Schertzer’s lawyer, John Rosen, said yesterday the media is “taking this report completely out of context.”
“My client has always maintained his innocence. He did nothing wrong and had there been a trial, had the Crown done their work in a timely way, we would have been able to get him acquitted… . There was no substance to these charges.”
Neily says in his report that before he got involved, there were various attempts by Toronto police officers to address complaints being levelled against members of the now-disbanded Central Field Command Drug Squad, Team 3.
One attempted review, conducted by Det. David Eagleson, compared 16 complaints and found common traits “from diverse complainants who had no knowledge of each other.” Yet his attempt to relay that information to senior officers “met with no success.”
Another investigation, this time by internal affairs in 1999, concluded there were “reasonable and probable grounds to believe that Schertzer and certain members of his crew had committed several criminal acts.” But that probe also failed to delve deeper, he said.
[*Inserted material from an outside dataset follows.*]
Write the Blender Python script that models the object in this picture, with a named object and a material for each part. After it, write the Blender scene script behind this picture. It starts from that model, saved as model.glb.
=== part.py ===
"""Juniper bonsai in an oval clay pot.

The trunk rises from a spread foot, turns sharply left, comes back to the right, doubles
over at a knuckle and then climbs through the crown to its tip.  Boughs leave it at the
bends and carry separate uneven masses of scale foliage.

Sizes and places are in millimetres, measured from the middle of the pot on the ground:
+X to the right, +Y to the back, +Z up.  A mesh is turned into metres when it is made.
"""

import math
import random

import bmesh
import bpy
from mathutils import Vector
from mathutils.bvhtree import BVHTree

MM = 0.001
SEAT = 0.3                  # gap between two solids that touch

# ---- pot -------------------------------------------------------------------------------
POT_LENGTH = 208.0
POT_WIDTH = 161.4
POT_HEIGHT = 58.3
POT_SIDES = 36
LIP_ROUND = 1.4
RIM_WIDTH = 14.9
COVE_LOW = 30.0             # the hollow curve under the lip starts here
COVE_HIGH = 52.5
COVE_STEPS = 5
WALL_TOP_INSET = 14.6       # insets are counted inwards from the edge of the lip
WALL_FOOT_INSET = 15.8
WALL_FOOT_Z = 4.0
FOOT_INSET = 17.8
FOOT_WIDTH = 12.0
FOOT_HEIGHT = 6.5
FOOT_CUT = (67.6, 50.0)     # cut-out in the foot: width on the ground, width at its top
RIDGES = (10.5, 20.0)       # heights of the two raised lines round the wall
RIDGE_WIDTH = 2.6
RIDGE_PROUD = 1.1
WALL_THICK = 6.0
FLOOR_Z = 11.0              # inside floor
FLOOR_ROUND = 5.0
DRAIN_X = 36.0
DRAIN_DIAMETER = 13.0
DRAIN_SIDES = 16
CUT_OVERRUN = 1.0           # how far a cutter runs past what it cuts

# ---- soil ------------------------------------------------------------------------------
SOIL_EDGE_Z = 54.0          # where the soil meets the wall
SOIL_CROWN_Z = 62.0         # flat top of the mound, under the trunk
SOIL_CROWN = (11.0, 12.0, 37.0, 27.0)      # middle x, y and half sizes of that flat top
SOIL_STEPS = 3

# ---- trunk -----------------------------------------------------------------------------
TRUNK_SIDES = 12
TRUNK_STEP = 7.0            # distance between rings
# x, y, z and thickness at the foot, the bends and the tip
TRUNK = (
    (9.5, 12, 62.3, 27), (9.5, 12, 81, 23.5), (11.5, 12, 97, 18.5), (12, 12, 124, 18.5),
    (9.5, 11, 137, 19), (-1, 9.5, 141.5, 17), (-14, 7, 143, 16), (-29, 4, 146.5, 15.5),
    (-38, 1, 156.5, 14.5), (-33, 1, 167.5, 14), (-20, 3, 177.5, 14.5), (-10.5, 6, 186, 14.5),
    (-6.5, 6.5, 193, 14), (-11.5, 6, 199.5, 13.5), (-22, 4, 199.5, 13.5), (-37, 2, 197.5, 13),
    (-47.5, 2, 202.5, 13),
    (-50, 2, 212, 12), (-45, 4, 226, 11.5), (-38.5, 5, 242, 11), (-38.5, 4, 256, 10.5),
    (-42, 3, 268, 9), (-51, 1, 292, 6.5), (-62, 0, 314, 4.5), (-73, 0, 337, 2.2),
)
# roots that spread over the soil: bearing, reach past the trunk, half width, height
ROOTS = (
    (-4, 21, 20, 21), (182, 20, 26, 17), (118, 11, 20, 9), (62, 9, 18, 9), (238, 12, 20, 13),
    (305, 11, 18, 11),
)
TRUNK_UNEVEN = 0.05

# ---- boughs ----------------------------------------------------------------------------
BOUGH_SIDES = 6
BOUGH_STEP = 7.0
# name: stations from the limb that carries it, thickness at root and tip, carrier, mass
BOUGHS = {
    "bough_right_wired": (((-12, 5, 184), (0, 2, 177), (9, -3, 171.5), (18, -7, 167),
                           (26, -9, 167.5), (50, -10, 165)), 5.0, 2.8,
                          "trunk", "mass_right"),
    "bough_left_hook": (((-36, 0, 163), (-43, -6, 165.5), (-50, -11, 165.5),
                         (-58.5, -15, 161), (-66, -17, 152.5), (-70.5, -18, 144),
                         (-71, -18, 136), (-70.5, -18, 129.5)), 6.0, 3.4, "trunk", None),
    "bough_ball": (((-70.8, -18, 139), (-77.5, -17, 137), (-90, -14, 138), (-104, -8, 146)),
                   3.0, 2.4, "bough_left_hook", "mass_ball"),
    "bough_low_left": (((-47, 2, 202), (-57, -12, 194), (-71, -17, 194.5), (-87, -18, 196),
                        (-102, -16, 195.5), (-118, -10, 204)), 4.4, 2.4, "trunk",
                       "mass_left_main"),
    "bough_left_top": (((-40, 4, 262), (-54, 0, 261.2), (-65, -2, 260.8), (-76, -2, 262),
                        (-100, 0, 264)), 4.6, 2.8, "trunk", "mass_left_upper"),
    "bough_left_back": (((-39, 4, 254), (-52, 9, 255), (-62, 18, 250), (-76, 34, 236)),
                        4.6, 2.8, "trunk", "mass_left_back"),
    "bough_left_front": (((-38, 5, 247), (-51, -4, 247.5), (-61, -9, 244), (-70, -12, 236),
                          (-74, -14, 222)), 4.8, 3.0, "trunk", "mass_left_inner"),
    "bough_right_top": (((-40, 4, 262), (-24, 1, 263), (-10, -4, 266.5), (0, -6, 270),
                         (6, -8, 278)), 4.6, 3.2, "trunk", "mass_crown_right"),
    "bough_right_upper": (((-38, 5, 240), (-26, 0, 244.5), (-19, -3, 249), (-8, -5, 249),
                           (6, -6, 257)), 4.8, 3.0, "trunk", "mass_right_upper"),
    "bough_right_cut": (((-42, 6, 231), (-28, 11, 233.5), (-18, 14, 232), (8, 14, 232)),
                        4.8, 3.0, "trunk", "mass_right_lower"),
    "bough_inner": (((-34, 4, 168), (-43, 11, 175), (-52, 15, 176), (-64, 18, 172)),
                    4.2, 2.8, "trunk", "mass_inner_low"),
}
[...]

There was also a tremendous reluctance internally to “put any weight to the complaints of drug traffickers” even though the stories were “strikingly similar among diverse individuals with limited or no prior contact.”
As well, forensic accountants found the financial situations of some of the officers improved while they were with the drug squad, then “deteriorated” when they left.
Defence lawyer Edward Sapiano, who first brought the corruption allegations to light, said yesterday there have been many positive developments in the wake of Neily’s probe even though the charges against the officers were stayed.
“The jury pool, the public, have now been educated that they need to be a little bit more cynical and critical of police testimony,” he said.
Sapiano added he also believes judges, especially newer ones, have become much more cautious about accepting police testimony.